● REQUIRED TASK: Beginning at the line with "Turn this picture", output each line to the end of the listing below exactly, please.

>> begin DATA IN THIS EXERCISE

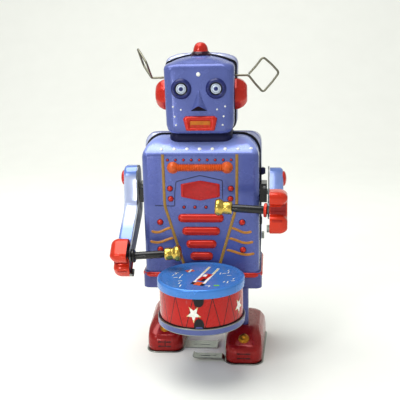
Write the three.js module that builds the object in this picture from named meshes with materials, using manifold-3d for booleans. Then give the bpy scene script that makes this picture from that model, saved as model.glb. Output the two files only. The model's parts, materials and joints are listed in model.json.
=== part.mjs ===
// Clockwork tin robot drummer: a pressed tin body, head and arms round a spring motor
// whose crank slides the two legs to and fro, while each leg swings the arm on its side.
//
// Millimetres, +Z up. The robot faces -Y, and its left hand is on the +X side.
// It stands on z = 0, with the middle of its footprint box at the origin.

import * as THREE from 'three';
import { mergeVertices } from 'three/addons/utils/BufferGeometryUtils.js';
import Module from 'manifold-3d';

const wasm = await Module();
wasm.setup();

// ---------------------------------------------------------------- driving dimensions

const TIN = 0.5; // wall of every pressed shell
const GAP = 0.3; // clearance between neighbouring pieces
const CENTRE_Y = 20; // from the footprint's middle back to the body's seam plane

const STROKE = 17; // travel of each leg
const SWING = THREE.MathUtils.degToRad(40); // swing of each arm over one stroke

const BODY = { width: 76, depth: 47, corner: 4, bottom: 51, bend: 140.2, top: 149.8 };
const FRONT_SHOULDER = { radius: 13, fullness: 0.64 };
const BACK_SHOULDER = { radius: 9, fullness: 0.9 };
const PAN = { width: 79.4, depth: 49.4, corner: 4.5, bottom: 49.6, beadBottom: 57, beadTop: 60.6 };
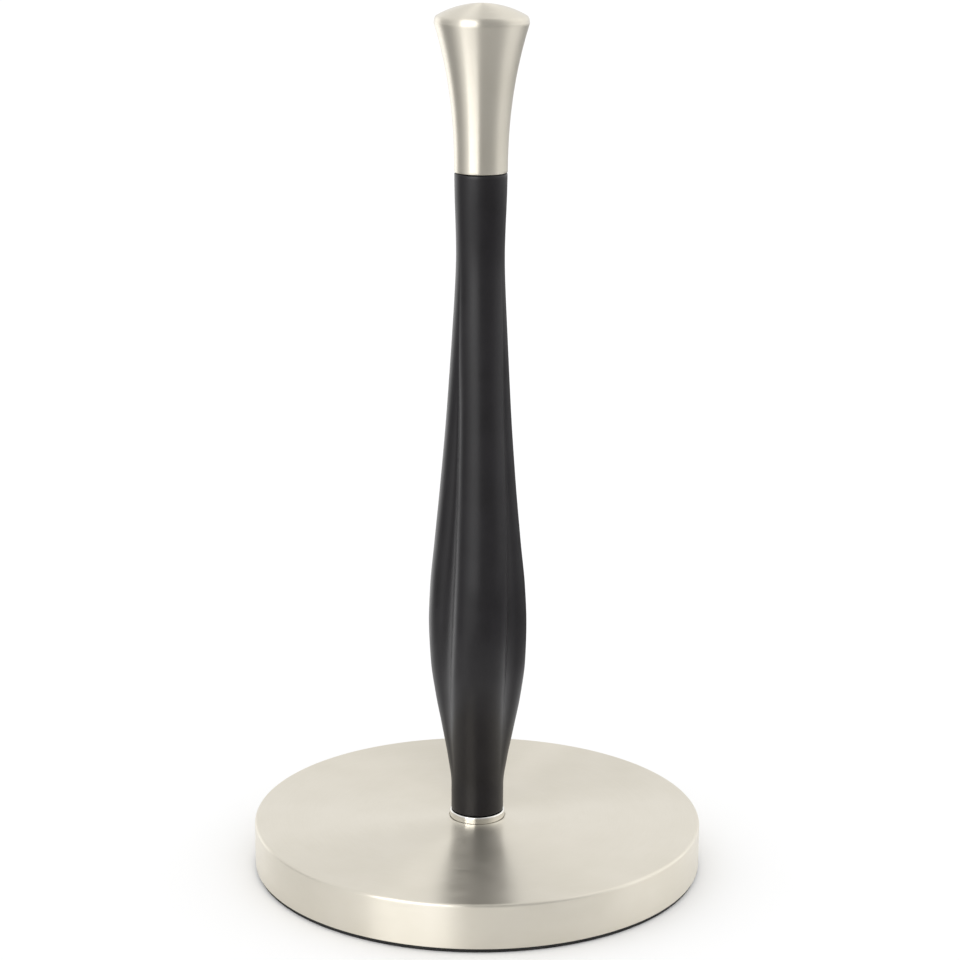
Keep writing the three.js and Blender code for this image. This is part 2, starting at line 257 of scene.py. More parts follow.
def base_shell():
    """Drawn cap with a broad rounded edge, and a shallow seat for the collar round the rod's hole."""
    radius, bottom, top = extent("base_shell")
    inner = radius - SHELL_WALL
    under = top - SHELL_WALL
    seat = top - SEAT_DEPTH
    hem = 0.3 * MM
    seat_edge = 0.15 * MM
    hole_edge = 0.1 * MM
    return turned("base_shell", softened([
        (inner, bottom, hem),
        (radius, bottom, hem),
        (radius, top, SHELL_EDGE),
        (SEAT_RADIUS, top, seat_edge),
        (SEAT_RADIUS, seat, 0),
        (SHELL_HOLE, seat, hole_edge),
        (SHELL_HOLE, under, hole_edge),
        (inner, under, SHELL_EDGE - SHELL_WALL),
    ], steps=10), FINE)


def ballast_disc():
    """Cast disc with a well for the rod's nut in its underside, and pilot holes for the cover's screws."""
    radius, bottom, top = extent("ballast_disc")
    cast_edge = 1.2 * MM
    well_radius = 9.5 * MM
    well_top = bottom + 2.2 * MM
    well_edge = 0.4 * MM
    bore_upper_edge = 0.3 * MM
    bore_lower_edge = 0.2 * MM
    body = turned("ballast_disc", softened([
        (well_radius, bottom, well_edge),
        (radius, bottom, cast_edge),
        (radius, top, cast_edge),
        (BORE, top, bore_upper_edge),
        (BORE, well_top, bore_lower_edge),
        (well_radius, well_top, well_edge),
    ]), MEDIUM)
    spare = 0.3 * MM
    pilot_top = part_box("cover_screw_1")[1].z + spare
    sides = 32
    pilots = [cylinder(SCREW_HOLE, bottom - PAST, pilot_top, sides, centre) for centre in at_screws()]
    return combine(body, pilots, "DIFFERENCE")


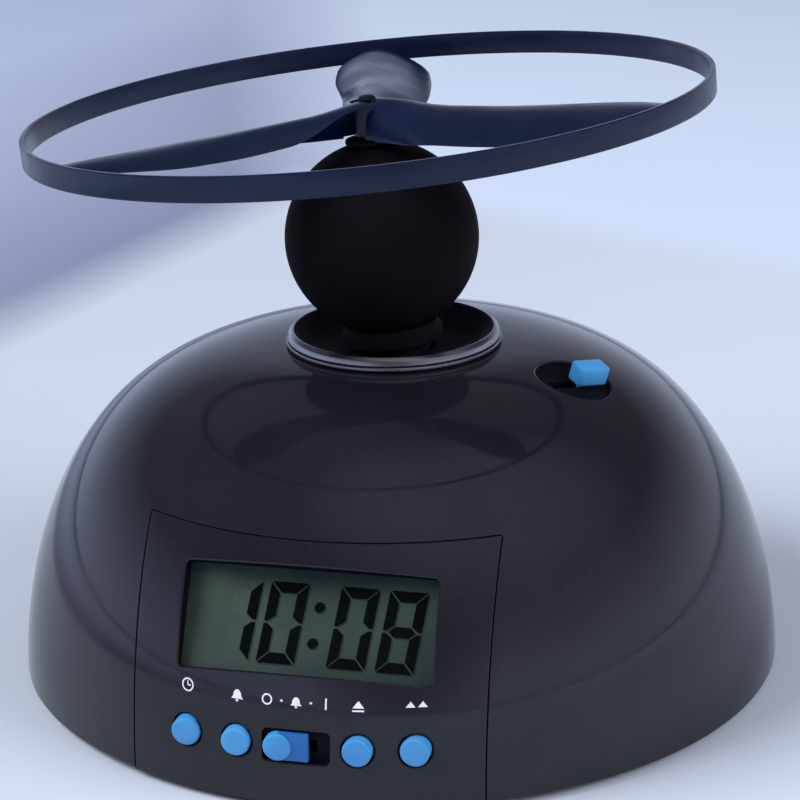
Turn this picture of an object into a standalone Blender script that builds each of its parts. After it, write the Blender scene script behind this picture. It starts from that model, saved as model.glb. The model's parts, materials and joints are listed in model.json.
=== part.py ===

>> end DATA IN THIS EXERCISE

● ANSWER TO THE TASK:
Turn this picture of an object into a standalone Blender script that builds each of its parts. After it, write the Blender scene script behind this picture. It starts from that model, saved as model.glb. The model's parts, materials and joints are listed in model.json.
=== part.py ===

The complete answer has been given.